7. Significance, Limitations, and Outlook
The dual selective SSM projector encapsulates a shift toward structured, content-adaptive, and axis-complementary state space modeling across both software and hardware domains. It attains high task performance, efficiency (linear complexity), and modular extensibility by leveraging dual-axis or dual-branch selectivity.
A key finding is that cross-token and cross-channel selectivity are empirically complementary—removal or ablation of either systematically degrades representative tasks (e.g., PSNR in image restoration drops when omitting either stage) (Deng et al., 2024). Similar trends are reported in 3D occupancy prediction and few-shot learning, where dual branches (e.g., class-disjoint) substantially outperform single-branch formulations (Chen et al., 3 Jul 2025, Li et al., 2024).
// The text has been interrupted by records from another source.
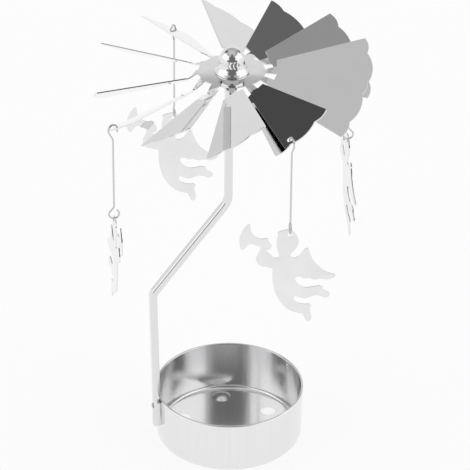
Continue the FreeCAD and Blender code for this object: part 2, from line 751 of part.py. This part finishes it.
for thing in doc.Objects:
    if "Invalid" in thing.State or "Error" in thing.State:
        raise RuntimeError(f"{thing.Label} failed: {thing.State}")
for label, piece in pieces.items():
    piece.Label = label
    shape = piece.Shape
    if shape.isNull() or not shape.isValid() or len(shape.Solids) != 1:
        raise RuntimeError(f"{label} is not one valid solid")

os.makedirs("parts", exist_ok=True)
for label, piece in pieces.items():
    piece.Shape.exportStep(f"parts/{label}.step")
    box = piece.Shape.BoundBox
    print(f"{label}: volume {piece.Shape.Volume:.1f}, x {box.XMin:.2f} to {box.XMax:.2f}, "
          f"y {box.YMin:.2f} to {box.YMax:.2f}, z {box.ZMin:.2f} to {box.ZMax:.2f}")
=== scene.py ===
# Turning candle holder with hanging angels: the finishes of its parts, the table it stands on, the
# studio and the camera. Metres, in the frame of the part: the origin is under the cup, +Z is up.
import bpy
import json
import math
from mathutils import Matrix, Vector


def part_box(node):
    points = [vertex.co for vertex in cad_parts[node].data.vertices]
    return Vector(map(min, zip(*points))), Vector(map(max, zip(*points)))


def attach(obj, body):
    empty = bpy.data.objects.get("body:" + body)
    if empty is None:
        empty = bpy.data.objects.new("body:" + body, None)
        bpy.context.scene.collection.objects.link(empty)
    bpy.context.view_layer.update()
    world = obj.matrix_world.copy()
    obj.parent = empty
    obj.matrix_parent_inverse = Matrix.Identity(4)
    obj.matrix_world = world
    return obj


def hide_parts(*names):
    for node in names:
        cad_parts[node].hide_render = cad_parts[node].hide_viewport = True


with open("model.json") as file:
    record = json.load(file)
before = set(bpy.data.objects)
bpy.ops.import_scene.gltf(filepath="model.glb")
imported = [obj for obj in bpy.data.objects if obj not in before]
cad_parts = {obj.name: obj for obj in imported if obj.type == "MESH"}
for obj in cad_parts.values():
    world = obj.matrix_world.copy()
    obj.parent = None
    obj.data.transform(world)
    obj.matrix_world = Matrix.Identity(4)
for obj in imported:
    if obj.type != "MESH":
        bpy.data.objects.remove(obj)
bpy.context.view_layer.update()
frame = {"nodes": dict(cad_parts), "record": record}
bpy.context.scene.view_settings.view_transform = "Standard"


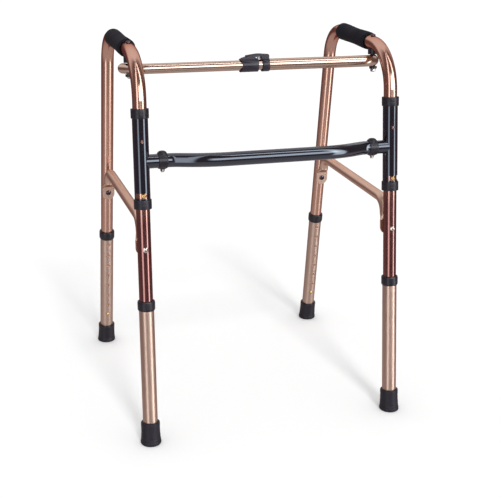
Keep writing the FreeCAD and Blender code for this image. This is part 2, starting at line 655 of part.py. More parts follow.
def upper_bar():
    place = bar_place()
    outer, outer_hole = bar_half("outer", 1, "outer_od", "outer_bore")
    keep(cut("outer_drilled", outer, outer_hole), "bar_outer_tube", place)
    inner, inner_hole = bar_half("inner", -1, "inner_od", "inner_bore")
    lock = cylinder("lock_hole", "lock_hole_dia / 2", "inner_od",
                    Vector(size("sleeve_end + ring_left") / 2, 0, 0))
    keep(cut("inner_drilled", inner, inner_hole, lock), "bar_inner_tube", place)
    plug_outline = [("inner_bore / 2 - 0.15", "0"), ("inner_bore / 2 - 0.15", "16"), ("4", "16"), ("4", "0")]
    plug = turn_profile("plug", plug_outline)
    at_end = Placement(Vector(size("mouth + overlap") - 18, 0, 0), turned(ACROSS))
    keep(plug, "bar_guide_plug", place.multiply(at_end))
    offset, level = size("pivot_offset"), size("bar_level")
    bush_low = "outer_od / 2 + 0.6"
    bush = [("pivot_bolt_dia / 2 + 0.06", "0"), ("bush_od / 2", "0"), ("bush_od / 2", f"({bush_low}) * 2"),
            ("pivot_bolt_dia / 2 + 0.06", f"({bush_low}) * 2")]
    at_pivot = Placement(Vector(0, offset, level - size(bush_low)), Rotation())
    keep(turn_profile("bush", bush), "pivot_bush", leg_place(1, -1).multiply(at_pivot))
    end_bolt = bolt("left_end", "5.2", "3.4", "pivot_bolt_dia", "inner_od + 5.6")
    below = Placement(Vector(0, offset, level - size("inner_od") / 2 - 5.4), turned(-UP))
    keep(end_bolt, "left_end_bolt", leg_place(-1, -1).multiply(below))
    washer = [("pivot_bolt_dia / 2 + 0.1", "0"), ("lower_washer_od / 2 - 1", "0"),
              ("lower_washer_od / 2", "1"), ("lower_washer_od / 2", "5"), ("pivot_bolt_dia / 2 + 0.1", "5")]
    seat = Placement(Vector(0, offset, level - size("inner_od") / 2 - 5.3), Rotation())
    keep(turn_profile("left_washer", washer), "left_end_washer", leg_place(-1, -1).multiply(seat))
    return washer


# Brackets and bolts that hang the bar under the handles --------------------------------

def bar_hangers(washer):
    handle = handle_over_pivot()
    for label, side in SIDES.items():
        outside = "inner_od" if side == -1 else "outer_od"
        split = size("left_split") if side == -1 else 0.8
        bottom = size("bar_level") + size(outside) / 2 + split
        block = cylinder(f"{label}_bracket_block", "bracket_od / 2",
                         f"{handle - bottom}", Vector(0, size("pivot_offset"), bottom))
        slope = Rotation(ACROSS, -size("leg_splay")).inverted().multVec(REARWARD)
        tube = cylinder(f"{label}_bracket_saddle", "tube_od / 2 + 0.05", "90",
                        Vector(0, size("pivot_offset"), handle) - slope * 45, slope)
        drill = cylinder(f"{label}_bracket_drill", "pivot_bolt_dia / 2 + 0.05", "60",
                         Vector(0, size("pivot_offset"), bottom - 10))
        keep(cut(f"{label}_bracket", block, tube, drill), f"{label}_bar_bracket", leg_place(side, -1))
        top = handle + size("tube_od") / 2 + 1.2
        foot = bottom + 0.1 if side == -1 else size("bar_level") - size("outer_od") / 2 - 11.5
        name = "left_bracket_bolt" if side == -1 else "right_pivot_bolt"
        screw = bolt(name, "5.4", "2.6", "pivot_bolt_dia", f"{top - foot}")
        keep(screw, name, leg_place(side, -1).multiply(
            Placement(Vector(0, size("pivot_offset"), top), Rotation())))
    low = size("bar_level") - size("outer_od") / 2 - 0.8
    at_right = leg_place(1, -1)
    keep(turn_profile("right_washer", washer), "right_pivot_washer", at_right.multiply(
        Placement(Vector(0, size("pivot_offset"), low - 5), Rotation())))
    hexagon = nut("right_nut", "10", "4.8", "pivot_bolt_dia")
    keep(hexagon, "right_pivot_nut", at_right.multiply(
        Placement(Vector(0, size("pivot_offset"), low - 5 - 4.9), Rotation())))


# Latch: guide sleeve, bridge and ring in one, with a rocking lever and its lock pin -----

def plate(name, outline, wide):
    """Plate of an (x, z) outline, as wide as asked, about the plane y = 0."""
    corners = [Vector(x, -wide / 2, z) for x, z in outline]
    solid = doc.addObject("Part::Feature", name)
    solid.Shape = Part.Face(Part.makePolygon(corners + corners[:1])).extrude(Vector(0, wide, 0))
    return solid


def latch_parts():
    place = bar_place()
    left, end = size("latch_left"), size("sleeve_end")
    ring, ring_end = size("ring_left"), size("ring_right")
    wide = size("ridge_wide")
    pivot = Vector(end - size("lever_back"), 0, size("lever_level"))
    lock_x = (end + ring) / 2

    sleeve = cylinder("latch_sleeve", "latch_radius", "sleeve_end - latch_left",
                      Vector(left, 0, 0), ACROSS)
    collar = cylinder("latch_ring", "latch_radius", "ring_right - ring_left",
                      Vector(ring, 0, 0), ACROSS)
    ridge = plate("latch_ridge", [
        (left + 3, 9), (left + 3, 13.2), (end - 12, 19), (end, 20.6), (ring, 20.4),
        (ring_end - 1.5, 19.6), (ring_end, 17), (ring_end, 9), (ring, 9), (ring - 1, 15.4),
        (end, 15.4), (end - 0.5, 9)], wide)
    lever_well = box("lever_well", "24", "well_wide", "12",
                     Vector(end - 11.5, 0, size("well_floor") + 6))
    pin_well = box("pin_well", "7.6", "well_wide", "14", Vector(lock_x - 0.15, 0, 17.6))
    inner_bore = cylinder("latch_inner_bore", "inner_od / 2 + 0.3", "40",
                          Vector(left - 1, 0, 0), ACROSS)
    outer_bore = cylinder("latch_outer_bore", "outer_od / 2 + 0.05", "30",
                          Vector(ring - 0.01, 0, 0), ACROSS)
    scoop = cylinder("latch_scoop", "17", "60", Vector(left - 13.4, -30, 0), REARWARD)
    pin_hole = cylinder("lever_pin_hole", "lever_pin_dia / 2 + 0.05", "ridge_wide + 2",
                        pivot - REARWARD * (wide / 2 + 1), REARWARD)
    blank = fuse("latch_blank", sleeve, collar, ridge)
    body = cut("latch_body_cut", blank, inner_bore, outer_bore, scoop, lever_well, pin_well, pin_hole)
    keep(body, "latch_body", place)

    half = size("lever_wide") / 2
    arm = plate("lever_arm", [
        (end - 22.5, 16.4), (end - 22.5, 18.2), (end - 11, 19.8), (end - 1, 21), (ring - 1.1, 20.8),
        (ring - 1.1, 17.4), (end + 1.5, 15.8), (end - 1.6, 15.2), (end - 1.6, pivot.z),
        (end - 5.4, pivot.z), (end - 5.4, 15.2)], 2 * half)
    eye = cylinder("lever_eye", "1.9", "lever_wide", pivot - REARWARD * half, REARWARD)
    eye_hole = cylinder("lever_eye_hole", "lever_pin_dia / 2 + 0.06", "lever_wide + 2",
                        pivot - REARWARD * (half + 1), REARWARD)
    pin_seat = cylinder("lock_pin_seat", "lock_pin_dia / 2", "10", Vector(lock_x, 0, 8))
    keep(cut("lever_cut", fuse("lever_whole", arm, eye), eye_hole, pin_seat), "latch_lever", place)

    cross_pin = cylinder("cross_pin", "lever_pin_dia / 2", "ridge_wide - 0.6",
                         pivot - REARWARD * (wide / 2 - 0.3), REARWARD)
    keep(cylinder_as_group("lever_pin", cross_pin), "latch_lever_pin", place)
    lock_pin = cylinder("lock_pin", "lock_pin_dia / 2", "18 - lock_pin_low",
                        Vector(lock_x, 0, size("lock_pin_low")))
    keep(cylinder_as_group("lock_pin_piece", lock_pin), "latch_lock_pin", place)


def cylinder_as_group(name, solid):
    """A single solid that keeps its own place within a placed sub-part."""
    return group(name, solid)


for label, side in SIDES.items():
    side_frame(label + "_side_frame", side)
    hand_grip(label + "_hand_grip", side)
    side_brace(label + "_side_brace", side)
    brace_fasteners(label, side)
    leg_springs(label + "_leg_springs", side)
    hinge_sleeve(label + "_hinge_sleeve", side)
    sleeve_collars(label + "_sleeve_collars", side)
    slot_button = snap_button(label + "_slot_button", "slot_button_dia", "sleeve_od / 2 + 0.9")
    keep(slot_button, label + "_slot_button", leg_place(side, -1).multiply(
        Placement(Vector(0, 0, size("slot_level")), turned(-REARWARD))))
    for end, sign in ENDS.items():
        leg_parts(f"{label}_{end}", side, sign)
crossbar_parts()
bar_hangers(upper_bar())
latch_parts()
doc.recompute()

for solid in doc.Objects:
    if {"Invalid", "Error"} & set(solid.State):
        raise RuntimeError(f"{solid.Name} is {solid.State}")
for subpart in subparts:
    shape = subpart.Shape
    if shape.isNull() or not shape.isValid() or not shape.Solids:
        raise RuntimeError(f"{subpart.Label} has no sound solid")
for subpart in subparts:
    subpart.Shape.exportStep(f"parts/{subpart.Label}.step")
print(len(subparts), "sub-parts written")
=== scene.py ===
import math
import bpy
import numpy as np
from mathutils import Matrix, Vector


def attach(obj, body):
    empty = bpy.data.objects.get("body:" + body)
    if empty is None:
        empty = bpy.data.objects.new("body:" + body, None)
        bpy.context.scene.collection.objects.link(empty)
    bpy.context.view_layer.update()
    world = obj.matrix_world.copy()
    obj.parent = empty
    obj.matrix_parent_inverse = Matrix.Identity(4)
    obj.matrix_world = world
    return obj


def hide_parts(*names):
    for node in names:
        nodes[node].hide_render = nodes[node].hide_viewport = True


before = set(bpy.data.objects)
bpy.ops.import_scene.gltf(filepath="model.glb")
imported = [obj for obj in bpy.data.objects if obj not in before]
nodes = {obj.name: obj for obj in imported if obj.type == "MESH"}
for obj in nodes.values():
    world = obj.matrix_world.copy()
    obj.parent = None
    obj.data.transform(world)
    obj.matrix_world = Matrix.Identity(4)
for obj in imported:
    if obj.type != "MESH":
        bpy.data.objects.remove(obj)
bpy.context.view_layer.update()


# The room: a pale floor under a white sky. Glossy parts see a dim studio instead, with two tall
# strip lights, a window of light in front, a pale sky behind and pale ground lower down.
world = bpy.data.worlds.new("studio")
world.use_nodes = True
bpy.context.scene.world = world
sky = world.node_tree
sky.nodes.clear()


def sky_math(operation, first, second=None):
    """One arithmetic step of the sky on sockets or numbers."""
    node = sky.nodes.new("ShaderNodeMath")
    node.operation = operation
    for socket, value in zip(node.inputs, (first, second)):
        if isinstance(value, bpy.types.NodeSocket):
            sky.links.new(value, socket)
        elif value is not None:
            socket.default_value = value
    return node.outputs[0]


def sky_fade(value, start, end):
    """0 where value is at start, 1 at end, with soft shoulders."""
    node = sky.nodes.new("ShaderNodeMapRange")
    node.interpolation_type = "SMOOTHSTEP"
    sky.links.new(value, node.inputs["Value"])
    node.inputs["From Min"].default_value = start
    node.inputs["From Max"].default_value = end
    return node.outputs["Result"]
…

Physical implementations confirm that dual selectivity (e.g., polarization + amplitude, or orthogonal color projectors) enables hardware modularity, efficiency, and coverage beyond what is feasible with conventional single-axis modulation (Ou et al., 2024, Je et al., 2015).
Current challenges include tuning for domain-specific heterogeneity, scaling to higher-dimensional axes, and understanding gating dynamics in deep stacked configurations. A plausible implication is that dual selective SSM projectors will serve as a foundational motif in both next-generation neural sequence modeling and emerging optical, imaging, and embedded intelligent sensor platforms.